1981: Dodgers 4, Yankees 2

The most recent World Series meeting between these teams was a bittersweet one, coming as it did in a season bifurcated by a strike in which neither team had the best aggregate record in its respective division but made the playoffs on the strength of a strong first-half showing. Both clubs had to fight through an extra round of playoffs to reunite in the World Series, where the Yankees won the first two games at home with ex-Dodger Tommy John and relief ace Goose Gossage combining to shutout L.A. in Game 2.

As was so often the case when these two teams met in the World Series, the momentum shifted with the change in venue for Game 3 as the Dodgers pulled out a pair of a trio of one-run wins in Los Angeles. They won Game 3 behind a less-than-sparkling complete game by rookie sensation Fernando Valenzuela, who walked seven in a 5-4 win. Game 4 was a messy 8-7 affair in which Lasorda pulled starter Bob Welch after just four batters. Game 5, however, was a compelling duel between Guidry and veteran Jerry Reuss in which an early 1-0 Yankee lead held up until Guidry surrendered consecutive solo home runs to Pedro Guerrero and Steve Yeager in the seventh, after which Reuss finished out the 2-1 win.
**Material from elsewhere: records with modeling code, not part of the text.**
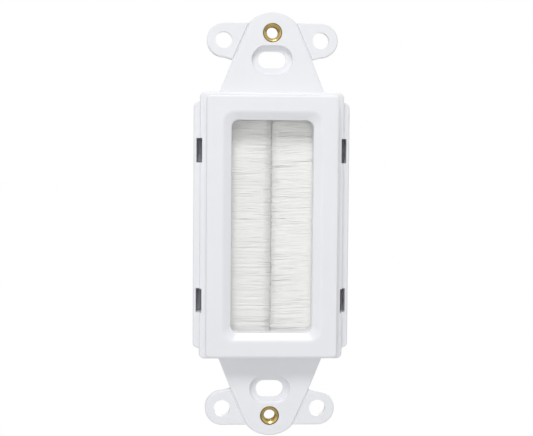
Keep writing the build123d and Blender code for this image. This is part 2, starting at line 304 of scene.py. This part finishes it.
def turned_brass():
    """Free-cutting brass, turned on a lathe.

    Bright yellow metal with fine rings from the tool, and a brown painted shade at its outer rim
    that stands in for the shadow in the gap where it meets the plastic.
    The piece's UV map gives the share of a turn and the share of the outer radius.
    """
    material, tree, surface = new_material("turned_brass", {"Metallic": 1.0})
    place = add(tree, "ShaderNodeUVMap", uv_map="turn")
    parts = add(tree, "ShaderNodeSeparateXYZ", links={"Vector": place.outputs[0]})
    rings_per_radius = INSERT_RADIUS / FEED_MARK_SPACING
    rings = add(
        tree, "ShaderNodeTexWave",
        {"Scale": rings_per_radius / WAVE_BANDS_PER_LENGTH, "Distortion": 0.3},
        {"Vector": place.outputs[0]}, wave_type="BANDS", bands_direction="Y",
    )
    # Painted shade: towards the outer rim the brass darkens to brown, in place of the shadow in
    # the gap around the insert
    rim_shade = add(
        tree, "ShaderNodeMapRange", {"From Min": RIM_SHADE_START, "From Max": RIM_SHADE_FULL},
        {"Value": parts.outputs["Y"]}, interpolation_type="SMOOTHSTEP",
    )
    tone = add(
        tree, "ShaderNodeMix",
        {6: linear("BAA266"), 7: linear("6E5C32")},
        {0: rim_shade.outputs[0]}, data_type="RGBA",
    )
    gloss = add(
        tree, "ShaderNodeMapRange", {"To Min": 0.18, "To Max": 0.30},
        {"Value": rings.outputs["Fac"]},
    )
    grooves = add(
        tree, "ShaderNodeBump", {"Strength": 0.5, "Distance": 0.006 * MM},
        {"Height": rings.outputs["Fac"]},
    )
    tree.links.new(tone.outputs[2], surface.inputs["Base Color"])
    tree.links.new(gloss.outputs[0], surface.inputs["Roughness"])
    tree.links.new(grooves.outputs[0], surface.inputs["Normal"])
    return material


def grid_piece(name, points, quads, uv_name, uv, material):
    """A mesh piece from arrays: corner places, four corners a face, and one UV pair a corner."""
    mesh = bpy.data.meshes.new(name)
    mesh.from_pydata(points.reshape(-1, 3).tolist(), [], quads.tolist())
    layer = mesh.uv_layers.new(name=uv_name)
    layer.data.foreach_set("uv", uv.reshape(-1, 2)[quads.ravel()].ravel())
    mesh.shade_smooth()
    mesh.materials.append(material)
    piece = bpy.data.objects.new(name, mesh)
    bpy.context.scene.collection.objects.link(piece)
    return piece


def dress(node_name, material):
    """Puts a finish on a CAD node's own material slots."""
    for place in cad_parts[node_name].material_slots:
        place.material = material


def smooth_field(places, wavelengths):
    """A smooth random curve over places: a sum of sines with the given wavelengths.

    Each sine has a random phase, and the sum is scaled to stay between about -1 and 1.
    """
    total = np.zeros_like(places)
    for wavelength in wavelengths:
        total += np.sin(2 * pi * places / wavelength + rng.uniform(0, 2 * pi))
    return total / len(wavelengths)


def filament_paths(side):
    """Centre lines of one strip's filaments, as an array of filament, point and axis.

    A filament starts at its front tip near the middle of the window, runs back to the core
    wire, goes round it in a half circle and returns to its rear tip. Its fold radius sets its
    layer: a large radius lies at the front and back faces of the brush and a small one beside
    the wire. Past the wire each leg spreads by a smooth step of its reach, so that the layers
    fill the whole thickness, and towards the tips it sinks again with the square of its reach.
    Most filaments lie in the outer layers, and the inner ones reach past the middle, where
    they close the gap between the strips. Towards the strip's lower end the legs also sink
    with the square of the distance, and unevenly, in tufts. Along Z a leg drifts in proportion
    to its reach and bows by a half sine, both partly with its neighbours.
    """
    low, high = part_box("bristles_left" if side < 0 else "bristles_right")
    wire_low, wire_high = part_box("brush_core_wire_left" if side < 0 else "brush_core_wire_right")
    wire_x = (wire_low.x + wire_high.x) / 2
    middle_y = (low.y + high.y) / 2
    count = FILAMENTS_PER_STRIP
    half_height = (high.z - low.z) / 2 - STRIP_END_MARGIN
    spot = (np.arange(count) + rng.uniform(0, 1, count)) / count
    root_z = (2 * spot - 1) * half_height
    layer = (np.arange(count) * GOLDEN_SHARE % 1) ** LAYER_CROWDING
    fold_radius = FOLD_RADIUS_INNER + (FOLD_RADIUS_OUTER - FOLD_RADIUS_INNER) * layer
    share = np.array(LEG_STEPS)

    legs = []
    for facing in (-1, 1):
        # share runs from 0 at the tip to 1 at the wire, and reach from 1 at the tip to 0
        reach = 1 - share
        spread = layer * (high.y - low.y - FILAMENT_DIAMETER) / 2
        inner = np.clip((INNER_LIMIT - layer) / INNER_BLEND, 0, 1)
        tip = TIP_GAP / 2 - INNER_TIP_REACH * inner + np.abs(rng.normal(0, TIP_SCATTER, count))
        stray = rng.uniform(0, 1, count) < STRAY_SHARE
        stray_length = rng.uniform(STRAY_LEAST_SHARE, 1, count) * STRAY_REACH
        tip = np.where(stray, tip - stray_length, tip)
        x = side * tip[:, None] + (wire_x - side * tip[:, None]) * share
        ease = np.clip(reach * SPREAD_PACE, 0, 1)
        ease = ease * ease * (3 - 2 * ease)
        depth = fold_radius[:, None] + (spread - fold_radius)[:, None] * ease
        depth = depth - np.abs(rng.normal(0, DEPTH_SCATTER, count))[:, None] * ease
        depth = depth - TIP_SINK * (layer * TIP_SINK_SHARE[facing])[:, None] * reach**2
        tuft = smooth_field(root_z + layer * TUFT_LAYER_SHIFT, TUFT_WAVELENGTHS)
        lean = smooth_field(root_z, LEAN_WAVELENGTHS)
        lower_end = np.clip((LOWER_END_START - root_z) / LOWER_END_LENGTH, 0, 1)
        sunk = LOWER_END_SINK * lower_end**2 * layer
        sunk = sunk + LOWER_END_RELIEF * lower_end * (1 + tuft) / 2
        depth = depth - sunk[:, None] * ease
        jitter = rng.normal(0, TIP_DRIFT, count)
        drift = TUFT_DRIFT * tuft + LEAN_DRIFT * lean + jitter - TIP_DROOP[side]
        bow = rng.normal(0, BOW_SCATTER, count) + BOW_LEAN * lean
        z = root_z[:, None] + drift[:, None] * reach + bow[:, None] * np.sin(pi * reach)
        z = np.clip(z, -half_height, half_height)
        legs.append(np.stack([x, middle_y + facing * depth, z], axis=-1))

    turn = np.linspace(-pi / 2, pi / 2, FOLD_STEPS + 1)[1:-1]
    fold_x = wire_x + side * fold_radius[:, None] * np.cos(turn)
    fold_y = middle_y + fold_radius[:, None] * np.sin(turn)
    fold_z = np.repeat(root_z[:, None], len(turn), axis=1)
    fold = np.stack([fold_x, fold_y, fold_z], axis=-1)
    return np.concatenate([legs[0], fold, legs[1][:, ::-1]], axis=1)


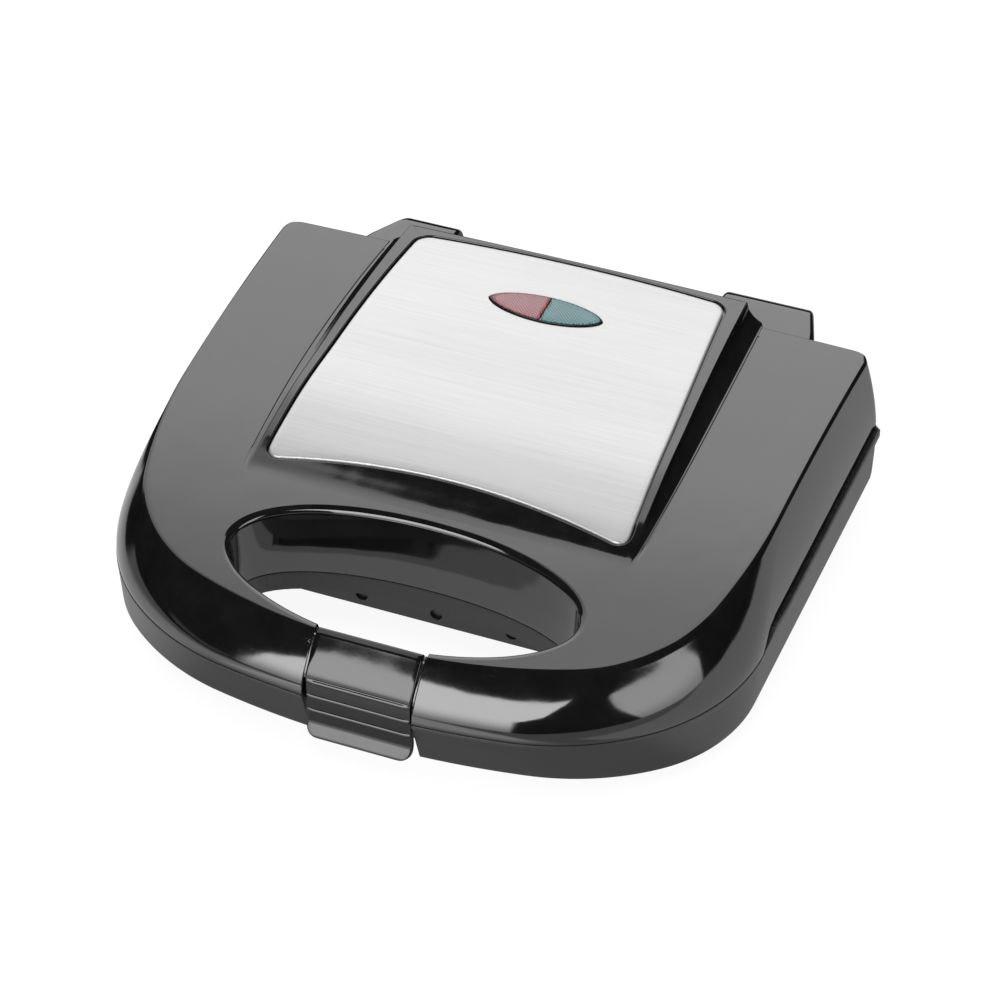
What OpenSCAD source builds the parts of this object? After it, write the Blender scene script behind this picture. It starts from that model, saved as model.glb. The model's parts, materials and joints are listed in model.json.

That sent the Series back to New York, at which point Yankee owner George Steinbrenner's megalomania came to the forefront. Prior to Game 6, Steinbrenner, bearing wounds on his head and hands, claimed he had gotten into a fight with a pair of Dodgers fans in his hotel elevator in L.A. He then supposedly called manager Bob Lemon in the dugout during Game 6 to demand he pinch-hit for starter Tommy John in the fourth inning of a 1-1 game despite John's solid work to that point in the game and scoreless start in Game 2. Lemon complied, and the Yankee bullpen immediately imploded with righty George Frazier suffering his third loss of the Series in a 9-2 final that clinched the championship for Los Angeles. Steinbrenner then issued an apology to the city of New York for his team's performance, making no mention, of course, of his role in its downfall.